When General Hospital’s Danny (Asher Antonyzyn) went to Sonny (Maurice Benard) looking for help finding Jason (Steve Burton), there was a sense of urgency there that was more than a kid just missing his father. It felt like he wasn’t just trying to find Jason, but instead he wanted to get involved in his “business.” Once that door opens in Port Charles, it rarely closes cleanly. On his podcast, Steve Burton addressed that exact idea, and didn’t dance around it.
General Hospital’s Burton weighs in on Danny’s path
Burton and Bradford Anderson (Spinelli) discussed the storyline on their podcast That’s Awesome. When the idea of Danny becoming a “Jason 2.0” came up, Burton shut it down immediately. “No. No. No. Why would I want that?” he said, without hesitation.
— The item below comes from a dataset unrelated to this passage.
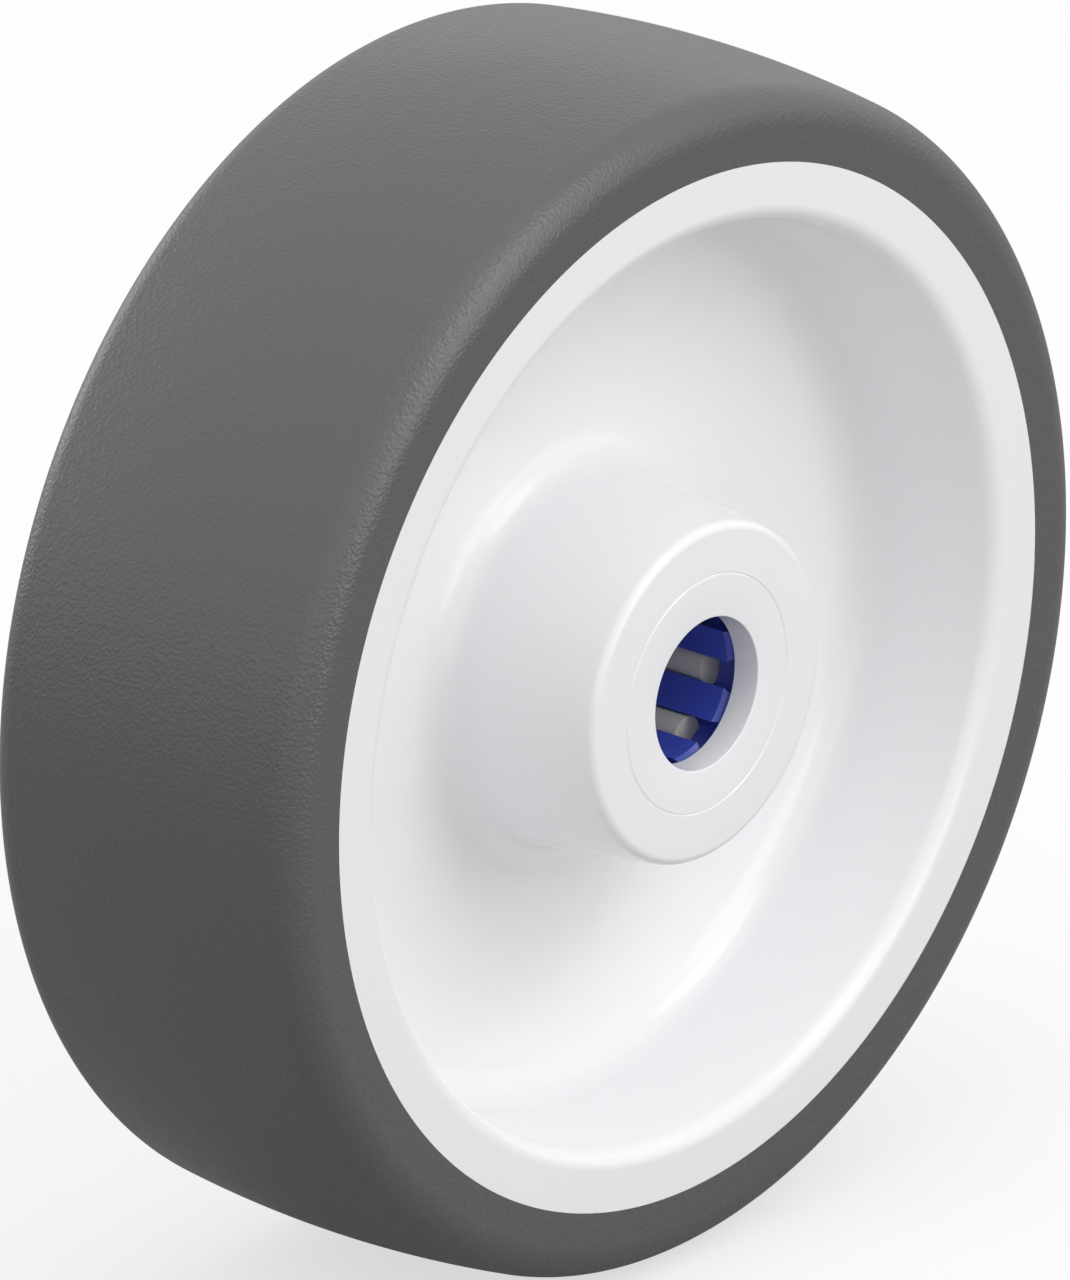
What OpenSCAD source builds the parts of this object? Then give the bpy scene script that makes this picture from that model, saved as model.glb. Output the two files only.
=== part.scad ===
// Castor wheel: an elastomer tread moulded onto a one-piece polypropylene centre,
// with a caged roller bearing that runs straight in the hub.
// The wheel turns about the Y axis and its front face looks along -Y.

/* [Wheel] */
// Diameter over the crown of the tread
wheel_d = 125; // [120:1:140]
// Width across the side faces of the tread and the rim
wheel_w = 40; // [36:0.5:44]
// Length of the hub from end face to end face
hub_length = 44.5; // [44:0.5:50]

/* [Tread] */
// Radius of the slight crown of the running surface
crown_radius = 130; // [100:5:400]
// Rounding of each tread shoulder
shoulder_radius = 4; // [2:0.5:5]
// Diameter of the joint between tread and rim
rim_d = 108; // [104:0.5:110]
// Height of the dovetail rib that keys the tread to the rim
key_height = 2.4; // [1:0.2:3.4]

/* [Wheel centre] */
// Thickness of the disc between hub and rim
web_thickness = 7; // [4:0.5:10]
// Mould draft of the hub boss and of the rim's inside wall, in degrees
draft = 6.5; // [2:0.5:9]
// Outside diameter of the hub boss at its end face, before the edge is rounded
hub_d = 35.6; // [33:0.2:38]
// Diameter of the rim's inside wall at the side face, before the edge is rounded
dish_d = 95.6; // [92:0.2:98]

/* [Bearing] */
// Roller diameter
roller_d = 4; // [3.5:0.1:4.2]
// Roller length
roller_length = 30; // [26:0.5:32]
// Diameter of the circle inside the rollers, a little over the 15 mm axle
roller_clear_d = 15.5; // [15.2:0.05:15.7]
// Bore of the two end caps
cap_bore_d = 15.9; // [15.5:0.05:16]

/* [Hidden] */
$fn = 160;

// half widths and radii of the wheel
rim_half = wheel_w / 2;
hub_half = hub_length / 2;
web_half = web_thickness / 2;
crown_r = wheel_d / 2;
rim_r = rim_d / 2;
hub_r = hub_d / 2;
dish_r = dish_d / 2;

// roundings of the wheel centre
hub_edge_r = 1;         // outer edge of the hub's end face
hub_root_r = 4;         // boss into disc
dish_corner_r = 4.5;    // disc into rim
rim_edge_r = 1.9;       // inner edge of the rim's side face

// dovetail rib around the rim
key_r = rim_r + key_height;
key_base_half = 6;
key_top_half = 7.5;

// end caps, pressed flush into the hub's end faces
cap_r = 12.45;
cap_t = 3.05;
seam = 0.12;            // chamfer on each side of the joint that shows on the end face
seat_half = hub_half - cap_t;

// rollers
roller_count = 8;
first_roller = 10.7;    // angle of roller 1 from +Z, towards +X, in degrees
roller_r = roller_d / 2;
roller_half = roller_length / 2;
pitch_r = roller_clear_d / 2 + roller_r;
raceway_r = pitch_r + roller_r + 0.05;

// cage
cage_r = raceway_r - 0.2;
cage_half = seat_half - 0.2;
ring_inner_r = cage_r - 1;
bar_inner_r = cap_bore_d / 2 + 0.1;
lead_in = 0.88;         // chamfer at each end of the bars, where the axle enters
pocket_r = roller_r + 0.25;
pocket_half = roller_half + 0.15;
beyond = 1;             // how far a cutter runs past what it cuts

// Points of an arc from angle a0 to angle a1, at most about 5 degrees apart.
function arc(centre, r, a0, a1) =
    let (n = max(2, ceil(abs(a1 - a0) / 5)))
    [for (i = [0 : n]) let (a = a0 + (a1 - a0) * i / n) centre + r * [cos(a), sin(a)]];

// A half outline above the wheel's middle plane, completed by its mirror image below.
function both_halves(points) =
    concat(points, [
        for (i = [len(points) - 1 : -1 : 0])
            if (points[i].y > 0) [points[i].x, -points[i].y]
    ]);

// Turns an outline of [radius, distance along the axle] about the axle.
module turned(outline) {
    rotate([-90, 0, 0]) rotate_extrude() polygon(outline);
}

module axial_cylinder(r, half) {
    rotate([-90, 0, 0]) cylinder(r = r, h = 2 * half, center = true);
}

// Hub boss, disc and rim in one outline, from the raceway out to the dovetail rib.
function centre_outline() =
    let (
        edge = [hub_r - hub_edge_r, hub_half - hub_edge_r],
        boss_line = edge * [cos(draft), sin(draft)] + hub_edge_r,
        root_y = web_half + hub_root_r,
        root = [(boss_line + hub_root_r - root_y * sin(draft)) / cos(draft), root_y],
        lip = [dish_r + rim_edge_r, rim_half - rim_edge_r],
        wall_line = lip * [-cos(draft), sin(draft)] + rim_edge_r,
        corner_y = web_half + dish_corner_r,
        corner = [(corner_y * sin(draft) - wall_line - dish_corner_r) / cos(draft), corner_y]
    )
    both_halves(concat(
        [[raceway_r, seat_half], [cap_r, seat_half], [cap_r, hub_half - seam], [cap_r + seam, hub_half]],
        arc(edge, hub_edge_r, 90, draft),
        arc(root, hub_root_r, 180 + draft, 270),
        arc(corner, dish_corner_r, 270, 360 - draft),
        arc(lip, rim_edge_r, 180 - draft, 90),
        [[rim_r, rim_half], [rim_r, key_base_half], [key_r, key_top_half]]
    ));

// Side face, shoulder and crown of the tread, which grips the rim's dovetail rib.
function tread_outline() =
    let (
        crown = [crown_r - crown_radius, 0],
        shoulder_y = rim_half - shoulder_radius,
        shoulder_x = crown.x + sqrt(pow(crown_radius - shoulder_radius, 2) - pow(shoulder_y, 2)),
        meet = atan2(shoulder_y, shoulder_x - crown.x)
    )
    both_halves(concat(
        [[key_r, key_top_half], [rim_r, key_base_half], [rim_r, rim_half]],
        arc([shoulder_x, shoulder_y], shoulder_radius, 90, meet),
        [for (i = [7 : -1 : 0]) crown + crown_radius * [cos(meet * i / 8), sin(meet * i / 8)]]
    ));

module wheel_centre() {
    color("white") turned(centre_outline());
}

module tread() {
    color("dimgray") turned(tread_outline());
}

// side is -1 at the front and 1 at the rear
module end_cap(side) {
    color("white") mirror([0, side < 0 ? 1 : 0, 0]) turned([
        [cap_bore_d / 2, seat_half],
        [cap_r, seat_half],
        [cap_r, hub_half - seam],
        [cap_r - seam, hub_half],
        [cap_bore_d / 2, hub_half],
    ]);
}

// Puts children at the place of roller i on the pitch circle.
module at_roller(i) {
    rotate([0, first_roller + i * 360 / roller_count, 0]) translate([0, 0, pitch_r]) children();
}

// Cone that chamfers the bars' inner edge at one end; side is -1 at the front and 1 at the rear.
module lead_in_cone(side) {
    turned([
        [0, side * (cage_half - lead_in)],
        [bar_inner_r, side * (cage_half - lead_in)],
        [bar_inner_r + lead_in + beyond, side * (cage_half + beyond)],
        [0, side * (cage_half + beyond)],
    ]);
}

// Bars between the rollers, joined by a thin ring at each end; the rollers snap into the pockets.
module roller_cage() {
    color("mediumblue") difference() {
        axial_cylinder(cage_r, cage_half);
        axial_cylinder(bar_inner_r, cage_half + beyond);
        for (i = [0 : roller_count - 1]) at_roller(i) axial_cylinder(pocket_r, pocket_half);
        intersection() {
            axial_cylinder(ring_inner_r, cage_half + beyond);
            for (i = [0 : roller_count - 1]) at_roller(i) axial_cylinder(pocket_r, cage_half + beyond);
        }
        for (side = [-1, 1]) lead_in_cone(side);
    }
}

module roller(i) {
    color("gray") at_roller(i) axial_cylinder(roller_r, roller_half);
}

wheel_centre();
tread();
end_cap(-1);  // front_end_cap
end_cap(1);  // rear_end_cap
roller_cage();
for (i = [0 : roller_count - 1])
    roller(i);
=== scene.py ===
"""Looks of a castor wheel: grey elastomer tread, white plastic centre, caged roller bearing.

The wheel turns about the Y axis and its front face looks along -Y. Names that end in _mm and the
sizes of the wheel's pieces are in millimetres. Lamps, floor and meshes are in metres.
"""

from __future__ import annotations

import logging
import math
from dataclasses import dataclass
from enum import Enum

import bmesh
import bpy
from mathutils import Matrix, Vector


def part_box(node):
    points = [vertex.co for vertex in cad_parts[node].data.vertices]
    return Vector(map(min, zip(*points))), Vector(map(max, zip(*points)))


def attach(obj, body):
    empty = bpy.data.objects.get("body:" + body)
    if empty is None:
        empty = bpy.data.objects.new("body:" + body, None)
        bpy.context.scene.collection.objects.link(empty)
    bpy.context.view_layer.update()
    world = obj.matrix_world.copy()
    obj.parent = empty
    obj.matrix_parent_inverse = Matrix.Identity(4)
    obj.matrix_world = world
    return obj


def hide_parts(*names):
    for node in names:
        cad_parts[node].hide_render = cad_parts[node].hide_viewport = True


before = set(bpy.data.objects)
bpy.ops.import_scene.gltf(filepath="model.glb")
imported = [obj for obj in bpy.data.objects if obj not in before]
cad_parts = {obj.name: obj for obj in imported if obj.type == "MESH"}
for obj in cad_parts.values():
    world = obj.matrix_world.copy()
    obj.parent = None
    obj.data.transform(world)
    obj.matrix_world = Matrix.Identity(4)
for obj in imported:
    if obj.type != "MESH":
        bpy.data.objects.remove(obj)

log = logging.getLogger("castor_wheel")

MM = 0.001                      # metres in a millimetre
WAVE_SPACING = 0.3              # about how far apart a wave texture's bands lie at a scale of 1
WHITE = "ffffff"

Point = tuple[float, float]     # radius and distance along the axle


class Side(Enum):
    """The two faces of the wheel, as the sign of their Y."""

    FRONT = -1
    REAR = 1


class Slot(Enum):
    """The record's material slots."""

    CENTRE = "white_polypropylene"
    TREAD = "grey_elastomer"
    CAGE = "blue_nylon"
    ROLLER = "roller_steel"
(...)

He didn’t just stop there. Burton made it clear that even if the story has potential, the character perspective doesn’t shift. “If we were telling that story, it would be an interesting story to tell because obviously, I wouldn’t want him…Jason wouldn’t want him to,” he remarked.
What stood out more was how he framed the difference between feeling alive and going too far. “Go ahead and skydive,” Burton said. “You don’t need to go be tracking people down trying to shoot people.”
A story that still has teeth

Burton didn’t dismiss the idea entirely from a storytelling standpoint. He felt the opportunity to tell a good story from the concept was incredible. That’s totally in line with an actor who has lived through Jason’s shift from Quartermaine golden boy to enforcer. That story arc worked and changed everything permanently. Jason was never the same again after he joined Sonny’s world.
But he also made it clear that repeating it isn’t the same as earning it. The world around that story has changed. The stakes are different, the way crime operates is different, and trying to recreate that exact path wouldn’t work the same way it once did.
And that’s where Danny’s desire to walk on Port Charles’ dark side remains. Not fully formed, not committed, but hovering in that space where curiosity starts to look like intent. Burton’s take doesn’t shut the door on the potential drama. It just draws a line between what makes for compelling television and what makes sense for the character.